Hotel on the Corner of Bitter and Sweet
by: Jamie Ford
Genre: Historical Fiction
Rating: 4 stars
Summary from Goodreads:
Henry Lee comes upon a crowd gathered outside the Panama Hotel, once the gateway to Seattle's Japantown. It has been boarded up for decades, but now the new owner has made an incredible discovery: the belongings of Japanese families, left when they were rounded up and sent to internment camps during World War II. As Henry looks on, the owner opens a Japanese parasol.

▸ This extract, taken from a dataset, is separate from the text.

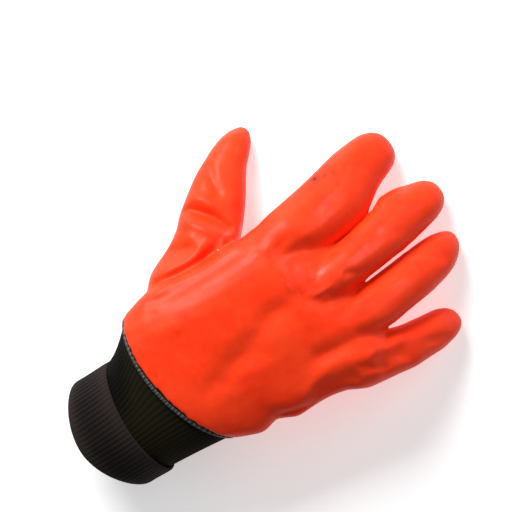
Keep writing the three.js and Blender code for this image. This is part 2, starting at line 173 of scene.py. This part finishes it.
class Recipe:
    # One material: its nodes all come from add, and finish fills in the shader
    def __init__(self, name):
        self.material = bpy.data.materials.new(name)
        self.material.use_nodes = True
        self.tree = self.material.node_tree
        self.tree.nodes.clear()
        self.coords = self.add("ShaderNodeTexCoord", out="Object")

    def add(self, kind, settings=None, sockets=None, out=0):
        node = self.tree.nodes.new(kind)
        for key, value in (settings or {}).items():
            setattr(node, key, value)
        for key, value in (sockets or {}).items():
            if isinstance(value, Signal):
                self.tree.links.new(value.socket, node.inputs[key])
            else:
                node.inputs[key].default_value = value
        return Signal(self, node.outputs[out]) if node.outputs else None

    def noise(self, scale, detail, roughness):
        return self.add("ShaderNodeTexNoise", {}, {
            "Vector": self.coords, "Scale": scale, "Detail": detail, "Roughness": roughness})

    def stripes(self, direction, scale, distortion, detailScale):
        return self.add("ShaderNodeTexWave", {"wave_type": "BANDS", "bands_direction": direction}, {
            "Vector": self.coords, "Scale": scale, "Distortion": distortion,
            "Detail": 2.0, "Detail Scale": detailScale})

    def ramp(self, value, low, high, bottom=0.0, top=1.0):
        return self.add("ShaderNodeMapRange", {"interpolation_type": "SMOOTHSTEP"}, {
            "Value": value, "From Min": low, "From Max": high, "To Min": bottom, "To Max": top})

    def blend(self, factor, first, second):
        return self.add("ShaderNodeMix", {"data_type": "RGBA"}, {0: factor, 6: first, 7: second}, out=2)

    def bump(self, height, distance, strength, normal=None):
        sockets = {"Height": height, "Distance": distance, "Strength": strength}
        if normal:
            sockets["Normal"] = normal
        return self.add("ShaderNodeBump", {}, sockets)

    def distance(self, place):
        sockets = {0: self.coords, 1: place}
        return self.add("ShaderNodeVectorMath", {"operation": "DISTANCE"}, sockets, out="Value")

    def attribute(self, name):
        return self.add("ShaderNodeAttribute", {"attribute_name": name}, {}, out="Fac")

    def finish(self, sockets):
        shader = self.add("ShaderNodeBsdfPrincipled", {}, sockets)
        self.add("ShaderNodeOutputMaterial", {}, {"Surface": shader})
        return self.material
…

This simple act takes old Henry Lee back to the 1940s, at the height of the war, when young Henry's world is a jumble of confusion and excitement, and to his father, who is obsessed with the war in China and having Henry grow up American. While "scholarshipping" at the exclusive Rainier Elementary, where the white kids ignore him, Henry meets Keiko Okabe, a young Japanese American student. Amid the chaos of blackouts, curfews, and FBI raids, Henry and Keiko forge a bond of friendship - and innocent love - that transcends the long-standing prejudices of their Old World ancestors. And after Keiko and her family are swept up in the evacuations to the internment camps, she and Henry are left only with the hope that the war will end, and that their promise to each other will be kept.
Forty years later, Henry Lee is certain that the parasol belonged to Keiko. In the hotel's dark dusty basement he begins looking for signs of the Okabe family's belongings and for a long-lost object whose value he cannot begin to measure. Now a widower, Henry is still trying to find his voice - words that might explain the actions of his nationalistic father; words that might bridge the gap between him and his modern, Chinese American son; words that might help him confront the choices he made many years ago.
This was one of my favorite reads of the summer. I found Keiko and Henry some very endearing characters. This book was also eye-opening for me because I had no idea that this was going on during WWII. Yet he presented the facts and the story without any true political bias which was quite refreshing for a historical novel.
The language was beautiful, which was a nice break after all of the fluff I read this summer, and the story well developed. The only thing that is keeping me from giving it a 5 was because the internet wasn't used the way it was during the 1980 portion of the novel.